***** Supplied data

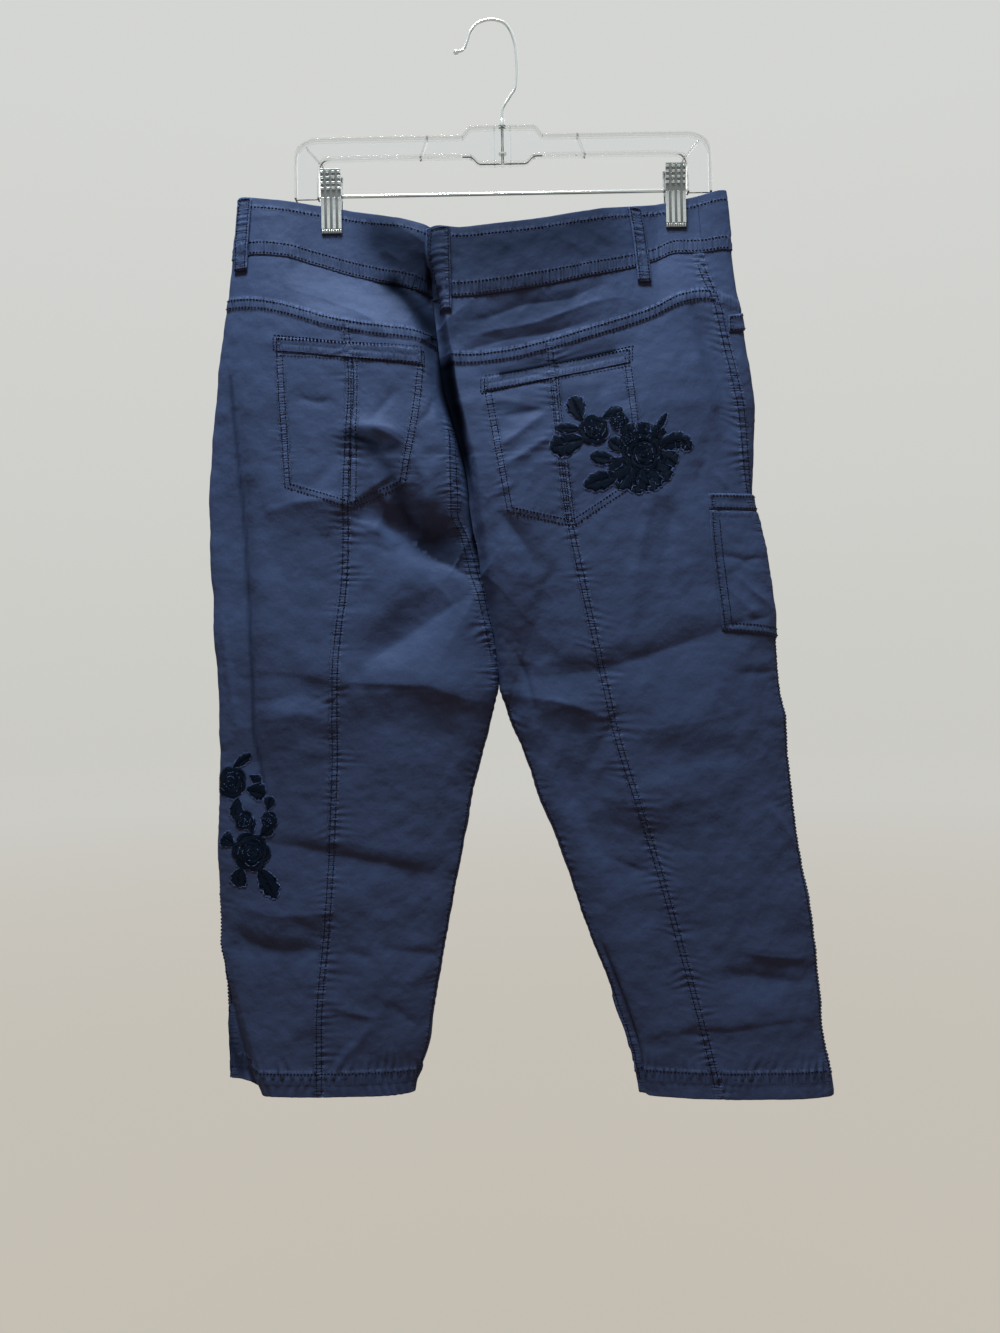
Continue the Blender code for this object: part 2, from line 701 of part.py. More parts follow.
def build_side_pockets():
    def cargo_back(z):
        return column(CARGO_BACK, z)

    def cargo_front(z):
        return outer_edge("right", z) - CARGO_FRONT_REACH

    top, bottom = (CARGO_TOP, CARGO_TOP), (CARGO_DROP_BACK, CARGO_DROP_FRONT)
    angle, z = round_the_edge(cargo_back, cargo_front, top, bottom, CARGO_COLUMNS, CARGO_ROWS)
    patch("cargo_pocket", "right", angle, z, CLOTH, lift=CARGO_LIFT)
    top, bottom = (CARGO_BAND[0], CARGO_BAND[0]), (CARGO_BAND[1], CARGO_BAND[1])
    angle, z = round_the_edge(cargo_back, cargo_front, top, bottom, CARGO_COLUMNS, 1)
    patch("cargo_pocket_band", "right", angle, z, BAND_WALL, lift=CARGO_LIFT)
    bottom = tuple(height - HIP_BAND_HEIGHT for height in HIP_BAND_TOP)
    angle, z = round_the_edge(
        lambda z: np.full(z.shape, HIP_BAND_BACK),
        lambda z: np.full(z.shape, HIP_BAND_FRONT),
        HIP_BAND_TOP,
        bottom,
        HIP_BAND_COLUMNS,
        BAND_ROWS,
    )
    patch("front_pocket_band_right", "right", angle, z, BAND_WALL)


def cylinder(name, kind, radius, length, way, centre, segments):
    bm = bmesh.new()
    bmesh.ops.create_cone(
        bm, cap_ends=True, segments=segments, radius1=radius * MM, radius2=radius * MM, depth=length * MM
    )
    made = finish(name, bm, kind)
    made.rotation_euler = Vector(way).to_track_quat("Z", "Y").to_euler()
    made.location = Vector(centre) * MM
    return made


def build_button():
    x, height = BUTTON_PLACE
    angle = angle_at("left", "front", x, height)
    spot = surface("left", angle, height)
    way = normal("left", angle, height)
    centre = spot + way * (BUTTON_THICKNESS / 2 + SEAM_GAP)
    size = (BUTTON_RADIUS, BUTTON_THICKNESS)
    button = cylinder("waist_button", "button", *size, way, centre, BUTTON_SEGMENTS)
    edge = button.modifiers.new("edge", "BEVEL")
    edge.width = BUTTON_EDGE * MM
    edge.segments = 2


def extruded(name, kind, outline, width, x_middle):
    """A solid from an outline of distances along Y and heights, as wide as given along X."""
    bm = bmesh.new()
    half = width / 2
    ring = [bm.verts.new(Vector((x_middle - half, y, z)) * MM) for y, z in outline]
    end = bm.faces.new(ring)
    moved = bmesh.ops.extrude_face_region(bm, geom=[end])["geom"]
    corners = [part for part in moved if isinstance(part, bmesh.types.BMVert)]
    bmesh.ops.translate(bm, vec=Vector((width, 0, 0)) * MM, verts=corners)
    bmesh.ops.recalc_face_normals(bm, faces=bm.faces)
    return finish(name, bm, kind)


def build_clips():
    for side, place in zip(("left", "right"), CLIP_PLACES):
        for layer, out in (("back", -1), ("front", 1)):
            outline = [(out * y, z) for y, z in JAW_OUTLINE]
            extruded(f"clip_{side}_{layer}_jaw", "clip", outline, CLIP_WIDTH, place)
        build_spring(f"clip_{side}_spring", place)


def build_spring(name, place):
    """The spring's coil round the rod, as one short tube."""
    bm = bmesh.new()
    inner, outer, half = ROD_RADIUS + SEAM_GAP, SPRING_RADIUS, SPRING_WIDTH / 2
    corners = ((inner, -half), (outer, -half), (outer, half), (inner, half))
    ring = [bm.verts.new(Vector((place + x, 0, ROD_HEIGHT + r)) * MM) for r, x in corners]
    edges = [bm.edges.new((a, b)) for a, b in zip(ring, ring[1:] + ring[:1])]
    centre = Vector((place, 0, ROD_HEIGHT)) * MM
    turn = {"axis": (1, 0, 0), "angle": 2 * math.pi, "steps": SPRING_SEGMENTS}
    bmesh.ops.spin(bm, geom=edges, cent=centre, **turn)
    bmesh.ops.remove_doubles(bm, verts=bm.verts, dist=0.01 * MM)
    bmesh.ops.recalc_face_normals(bm, faces=bm.faces)
    finish(name, bm, "clip")


def build_frame():
    """The clear frame: an I-section that follows the frame's upper and lower edges."""
    right = [(HANGER_MIDDLE + a, b, HANGER_MIDDLE + c, d) for a, b, c, d in FRAME_HALF]
    left = [(HANGER_MIDDLE - a, b, HANGER_MIDDLE - c, d) for a, b, c, d in FRAME_HALF[1:]]
    bm = bmesh.new()
    rings = []
    for top_x, top_z, low_x, low_z in left[::-1] + right:
        flange = FRAME_FLANGE / math.hypot(top_x - low_x, top_z - low_z)
        down = (0, flange, flange, 1 - flange, 1 - flange, 1)
        out = (FRAME_HALF_DEPTH, FRAME_HALF_DEPTH, FRAME_WEB, FRAME_WEB, FRAME_HALF_DEPTH, FRAME_HALF_DEPTH)
        section = list(zip(down, out)) + [(share, -y) for share, y in zip(down[::-1], out)]
        ring = []
        for share, y in section:
            x = top_x + (low_x - top_x) * share
            z = top_z + (low_z - top_z) * share
            ring.append(bm.verts.new(Vector((x, y, z)) * MM))
        rings.append(ring)
    for first, second in zip(rings, rings[1:]):
        for i in range(len(first)):
            j = (i + 1) % len(first)
            bm.faces.new((first[i], first[j], second[j], second[i]))
    bm.faces.new(rings[0])
    bm.faces.new(rings[-1])
    bmesh.ops.recalc_face_normals(bm, faces=bm.faces)
    finish("hanger_frame", bm, "clear")


def build_hook():
    across, height = smooth_way(HOOK_WAY, HOOK_STEPS)
    curve = bpy.data.curves.new("hanger_hook", "CURVE")
    curve.dimensions = "3D"
    curve.bevel_depth = HOOK_WIRE * MM
    curve.bevel_resolution = 2
    curve.use_fill_caps = True
    wire = curve.splines.new("POLY")
    wire.points.add(len(across) - 1)
    for point, x, z in zip(wire.points, across, height):
        point.co = (x * MM, 0, z * MM, 1)
    hook = bpy.data.objects.new("hanger_hook", curve)
    curve.materials.append(material("hanger_hook", "wire"))
    bpy.data.collections["capri_pants"].objects.link(hook)
    way = Vector((across[-1] - across[-2], 0, height[-1] - height[-2])).normalized()
    bm = bmesh.new()
    rings = BALL_SEGMENTS * 2 // 3
    bmesh.ops.create_uvsphere(bm, u_segments=BALL_SEGMENTS, v_segments=rings, radius=HOOK_BALL * MM)
    ball = finish("hanger_hook_ball", bm, "wire")
    tip = Vector((across[-1], 0, height[-1]))
    ball.location = (tip + way * (HOOK_BALL + SEAM_GAP)) * MM


def build_hanger():
    build_frame()
    build_hook()
    ends = [HANGER_MIDDLE + out * (FRAME_HALF[-1][2] - SEAM_GAP) for out in (-1, 1)]
    middle = (sum(ends) / 2, 0, ROD_HEIGHT)
    cylinder("hanger_rod", "wire", ROD_RADIUS, ends[1] - ends[0], (1, 0, 0), middle, ROD_SEGMENTS)


def main():
    for old in list(bpy.data.objects):
        bpy.data.objects.remove(old)
    bpy.context.scene.collection.children.link(bpy.data.collections.new("capri_pants"))
    build_panels()
    build_trims()
    build_side_pockets()
    build_button()
    build_clips()
    build_hanger()


main()
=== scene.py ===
import math

import bmesh
import bpy
import numpy as np
from bpy.props import FloatProperty, FloatVectorProperty, PointerProperty
from mathutils import Matrix, Vector


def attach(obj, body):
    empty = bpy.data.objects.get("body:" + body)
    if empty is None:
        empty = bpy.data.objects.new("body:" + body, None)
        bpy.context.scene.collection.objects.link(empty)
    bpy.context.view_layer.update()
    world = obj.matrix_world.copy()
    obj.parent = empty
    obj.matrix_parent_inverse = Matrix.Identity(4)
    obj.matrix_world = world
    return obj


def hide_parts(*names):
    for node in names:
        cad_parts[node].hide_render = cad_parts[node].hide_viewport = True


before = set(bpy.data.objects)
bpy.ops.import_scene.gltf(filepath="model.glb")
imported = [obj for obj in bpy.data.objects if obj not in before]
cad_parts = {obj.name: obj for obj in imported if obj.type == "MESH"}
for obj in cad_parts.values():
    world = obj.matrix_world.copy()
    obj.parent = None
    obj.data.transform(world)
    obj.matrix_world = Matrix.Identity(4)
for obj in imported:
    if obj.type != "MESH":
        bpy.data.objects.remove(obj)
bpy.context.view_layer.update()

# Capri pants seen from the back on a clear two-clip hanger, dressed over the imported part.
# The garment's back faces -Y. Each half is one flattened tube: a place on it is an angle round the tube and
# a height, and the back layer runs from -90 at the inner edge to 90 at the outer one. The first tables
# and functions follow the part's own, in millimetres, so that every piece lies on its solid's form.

bl_info = {
    "name": "Capri Pants on a Clip Hanger",
    "version": (1, 0, 0),
    "blender": (4, 5, 0),
    "location": "View3D > Sidebar > Capri",
    "description": "Builds sewn capri pants, their hanger and a plain stage",
    "category": "Object",
}

MM = 0.001
# The two halves of the garment, with the way from its middle to each one's outer edge, and its two layers
OUT = {"left": -1, "right": 1}
LAYERS = ("back", "front")

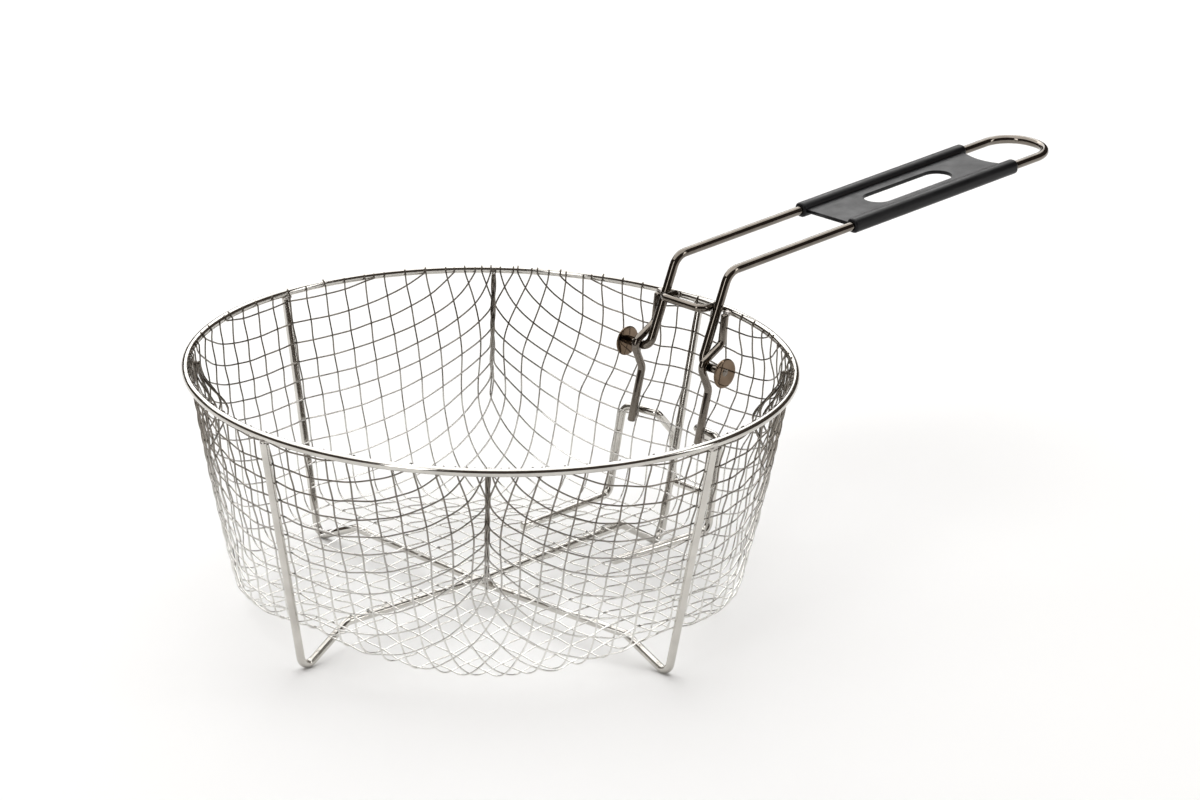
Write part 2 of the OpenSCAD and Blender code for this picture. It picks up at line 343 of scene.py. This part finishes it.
def pan(X, Y):
    """Azimuth, radius and height on the pan, at the distance hypot(X, Y) from its middle along the sheet."""
    s = math.hypot(X, Y)
    if s < 1e-9:
        return 0.0, 0.0, floor_z
    cf, sf = X / s, Y / s
    diagonal = abs(2 * cf * sf)
    sag = SAG * diagonal ** 1.2
    foot = foot_r - 0.5 + CORNER_OUT * diagonal ** 1.5
    side_way = smooth((cf - 0.80) / 0.13)
    edge_z = floor_z - sag
    rise, run = top_z - edge_z - CORNER, top_r - foot
    lean = math.atan2(rise, run)
    base_r = foot - CORNER * math.sin(lean)
    if s <= base_r:
        return math.atan2(Y, X), s, floor_z - sag * smooth((s - SAG_FROM) / (base_r - SAG_SHORT))
    over = s - base_r
    if over <= CORNER * lean:
        a = over / CORNER
        return math.atan2(Y, X), base_r + CORNER * math.sin(a), edge_z + CORNER * (1 - math.cos(a))
    over -= CORNER * lean
    r0 = base_r + CORNER * math.sin(lean)
    z0 = edge_z + CORNER * (1 - math.cos(lean))
    slant = math.hypot(top_r - r0, top_z - z0)
    t = over / slant
    if t <= 1:
        r, z = r0 + (top_r - r0) * t, z0 + (top_z - z0) * t
    else:
        r, z = top_r + 0.02 * (over - slant), top_z + over - slant
    swell = smooth((z - 62) / 24) * (1 - smooth((z - 96) / 26))
    waist = smooth((z - 25) / 30) * (1 - smooth((z - 64) / 12))
    ahead = 1 - AHEAD_CUT * (1 - smooth((abs(sf) - 0.07) / 0.10))
    r += side_way * (DISC_BULGE * ahead * swell - HOOK_WAIST * waist)
    r += WALL_SWELL * diagonal * math.sin(math.pi * min(1, max(0, (z - 20) / 100)))
    return math.atan2(Y, X), r, z


def slack(z):
    """The share by which the sheet is wider than the wall at this height."""
    return 1 + FOLD * smooth((z - FOLD_FROM) / (FOLD_TO - FOLD_FROM))


def spread_out(X, Y):
    """The sheet as if its slack were spread evenly round the wall, for measuring along it."""
    f, r, z = pan(X, Y)
    r *= slack(z)
    return np.array([r * math.cos(f), r * math.sin(f), z])


def surface(X, Y):
    """The sheet in place, with its slack gathered into one inward fold at each quarter's diagonal."""
    f, r, z = pan(X, Y)
    quarter = math.floor(f / (math.pi / 2)) * math.pi / 2
    g = f - quarter
    mirror = g > math.pi / 4
    g = math.pi / 2 - g if mirror else g
    g *= slack(z)
    deep = 0.0
    edge = math.pi / 4 - 0.5 / max(r, 1.0)
    if g > edge and slack(z) > 1:
        deep = (g - edge) * r * (1 - 0.75 * smooth((z - 98) / 20))
        g = edge
    g = math.pi / 2 - g if mirror else g
    f = quarter + g
    return np.array([(r - deep) * math.cos(f), (r - deep) * math.sin(f), z])


def place_node(a, b, guess):
    """The sheet position one pitch from the points a and b."""
    x = np.array(guess, float)
    for _ in range(30):
        p = spread_out(*x)
        f = np.array([(p - a) @ (p - a) - PITCH ** 2, (p - b) @ (p - b) - PITCH ** 2])
        if abs(f).max() < 1e-4:
            return x
        h = 0.02
        px, py = spread_out(x[0] + h, x[1]), spread_out(x[0], x[1] + h)
        J = np.array([
            [2 * (p - a) @ (px - p) / h, 2 * (p - a) @ (py - p) / h],
            [2 * (p - b) @ (px - p) / h, 2 * (p - b) @ (py - p) / h],
        ])
        det = np.linalg.det(J)
        if abs(det) < 1e-6:
            return None
        step = np.linalg.solve(J, -f)
        size = np.linalg.norm(step)
        x = x + step * min(1.0, 4.0 / max(size, 1e-9))
    return None


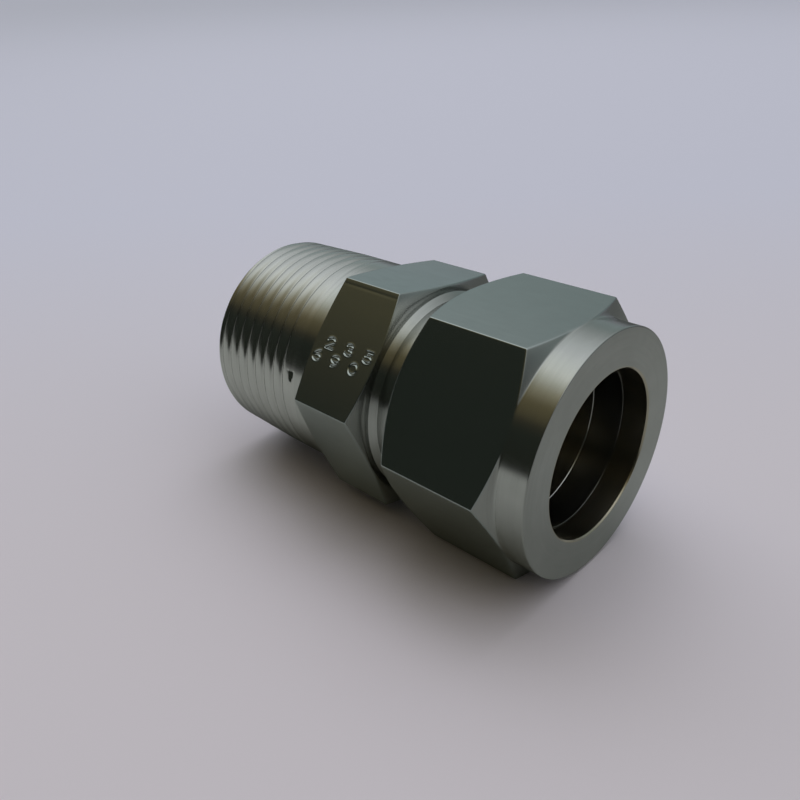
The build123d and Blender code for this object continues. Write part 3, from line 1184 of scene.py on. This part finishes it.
    def _lamp(self) -> None:
        """A soft lamp high behind the fitting, which deepens its shadow and isn't mirrored in the steel."""
        light = bpy.data.lights.new("soft lamp", "AREA")
        light.shape = "DISK"
        light.size = 0.8
        light.energy = 1.7
        lamp = bpy.data.objects.new("soft lamp", light)
        lamp.location = (-0.2, 0.42, 0.95)
        lamp.visible_glossy = False
        lamp.rotation_mode = "QUATERNION"
        lamp.rotation_quaternion = Vector(lamp.location).to_track_quat("Z", "Y")
        bpy.context.scene.collection.objects.link(lamp)


THREAD_PHASE = 4.9
TURNED_STEEL = Steel(
    "turned steel", (0.44, 0.45, 0.435), (0.37, 0.38, 0.365), (0.14, 0.24), 0.7, Lay.TURNED, (12.0, 2.5), 0.12, 0.5, 0.3
)
DRAWN_STEEL = Steel(
    "drawn steel", (0.39, 0.425, 0.42), (0.34, 0.375, 0.37), (0.14, 0.20), 0.3, Lay.DRAWN, (6.0, 1.5), 0.35, 0.25, 0.8
)
THREAD_STEEL = Steel(
    "threaded steel", (0.475, 0.48, 0.465), (0.40, 0.405, 0.39), (0.16, 0.26), 0.6, Lay.TURNED, (12.0, 2.5), 0.15, 0.5, 0.12
)
# Bored steel. Its colour is warmer and brighter than the other finishes, and that brown tint is a painted reflection
# standing in for warm glints inside the bore.
BORE_STEEL_PAINTED_GLINTS = Steel(
    "bored steel with painted warm glints", (0.56, 0.52, 0.42), (0.42, 0.38, 0.30), (0.16, 0.26), 0.6, Lay.TURNED, (12.0, 2.0), 0.12, 0.6, 0.2
)
FERRULE_STEEL = Steel(
    "ferrule steel", (0.50, 0.50, 0.485), (0.42, 0.42, 0.41), (0.14, 0.22), 0.6, Lay.TURNED, (12.0, 2.5), 0.10, 0.4, 0.12
)


def dress(piece: bpy.types.Object, node: str, body: str) -> None:
    """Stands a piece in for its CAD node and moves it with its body."""
    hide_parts(node)
    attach(piece, body)
    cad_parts[node].data.materials.clear()
    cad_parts[node].data.materials.append(piece.data.materials[0])
    LOG.info("%s stands for %s", piece.name, node)


def main() -> None:
    """Builds the camera, the fitting and the studio."""
    logging.basicConfig(level=logging.INFO, format="%(message)s")
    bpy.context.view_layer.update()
    Viewpoint().set()
    dress(ConnectorBody().build(), "connector_body", "connector_body")
    dress(Nut().build(), "nut", "nut")
    ferrules = Ferrules()
    dress(ferrules.front(), "front_ferrule", "ferrule_set")
    dress(ferrules.back(), "back_ferrule", "ferrule_set")
    Studio().set()


if __name__ == "__main__":
    main()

**********

> **Short exercise**
Above are the records. Copy the lines beginning at the one that has "rings = BALL_SEGMENTS * 2 // 3" and ending with the one that has "cad_parts[node].hide_render = cad_parts[node].hide_viewport", unchanged.

> **Exercise solution**
    rings = BALL_SEGMENTS * 2 // 3
    bmesh.ops.create_uvsphere(bm, u_segments=BALL_SEGMENTS, v_segments=rings, radius=HOOK_BALL * MM)
    ball = finish("hanger_hook_ball", bm, "wire")
    tip = Vector((across[-1], 0, height[-1]))
    ball.location = (tip + way * (HOOK_BALL + SEAM_GAP)) * MM


def build_hanger():
    build_frame()
    build_hook()
    ends = [HANGER_MIDDLE + out * (FRAME_HALF[-1][2] - SEAM_GAP) for out in (-1, 1)]
    middle = (sum(ends) / 2, 0, ROD_HEIGHT)
    cylinder("hanger_rod", "wire", ROD_RADIUS, ends[1] - ends[0], (1, 0, 0), middle, ROD_SEGMENTS)


def main():
    for old in list(bpy.data.objects):
        bpy.data.objects.remove(old)
    bpy.context.scene.collection.children.link(bpy.data.collections.new("capri_pants"))
    build_panels()
    build_trims()
    build_side_pockets()
    build_button()
    build_clips()
    build_hanger()


main()
=== scene.py ===
import math

import bmesh
import bpy
import numpy as np
from bpy.props import FloatProperty, FloatVectorProperty, PointerProperty
from mathutils import Matrix, Vector


def attach(obj, body):
    empty = bpy.data.objects.get("body:" + body)
    if empty is None:
        empty = bpy.data.objects.new("body:" + body, None)
        bpy.context.scene.collection.objects.link(empty)
    bpy.context.view_layer.update()
    world = obj.matrix_world.copy()
    obj.parent = empty
    obj.matrix_parent_inverse = Matrix.Identity(4)
    obj.matrix_world = world
    return obj


def hide_parts(*names):
    for node in names:
        cad_parts[node].hide_render = cad_parts[node].hide_viewport = True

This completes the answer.